One of the goals of the DOE’s Genomics:GTL Program is understanding how microbes and microbial communities perform the functions that have helped them thrive in a wide variety of environments and which have applications in the DOE mission areas of bioenergy, carbon cycling and biogeochemistry.
Under the aegis of the GTL Program, the DOE JGI sequenced sulfate-reducing bacteria Desulfovibrio desulfuricans and Desulfovibrio fructosovorans. These bacteria are known for their abilities to break down toxic metal contaminants such as uranium and chromium from groundwater and soil.

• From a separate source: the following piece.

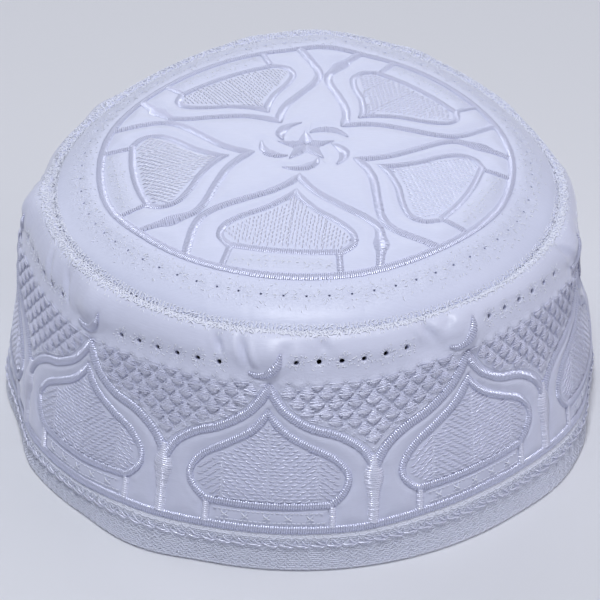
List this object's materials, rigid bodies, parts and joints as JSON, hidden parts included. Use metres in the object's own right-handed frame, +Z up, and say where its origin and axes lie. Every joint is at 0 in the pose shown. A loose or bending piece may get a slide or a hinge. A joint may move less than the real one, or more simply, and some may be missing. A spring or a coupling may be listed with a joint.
{
  "type": "embroidered prayer cap",
  "caption": "Round brimless prayer cap with a low domed crown panel, a flared side wall with a row of eyelets and a thick stitched rim band that it stands on.",
  "frame": {"origin": "middle of the rim's base, on the surface that the cap stands on", "axes": "+Z up through the middle of the crown, -Y towards the side that faces the viewer, +X to the viewer's right"},
  "size_m": [0.1837, 0.1838, 0.0875],
  "materials": {
    "crown_satin": "white satin cloth with raised satin stitching",
    "side_satin": "white satin cloth, quilted and embroidered",
    "rim_cotton": "folded cloth band with dense rows of stitching"
  },
  "bodies": {
    "root": {"crown_panel": "crown_satin", "side_wall": "side_satin", "rim_band": "rim_cotton"}
  },
  "joints": []
}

The mechanisms and enzymes involved in breaking down these and other metals have been studied by a number of researchers over the years. In the September 2010 issue of Microbiology, researchers from the UK’s University of Birmingham used this accumulated knowledge to develop strains of Escherichia coli that can recover rare metals such as palladium from industrial waste sources. One application for this finite resource is in autocatalytic converters that reduce greenhouse gas emissions. Additionally, the BioPD cells, as the team led by Kevin Deplanche refer to the bacterial cells that recover palladium, could one day be used like microbial fuel cells to generate clean energy.
“Our ultimate aim is to develop a one-step technology that allows for the conversion of metallic wastes into high value catalysts for green chemistry and clean energy generation,” said.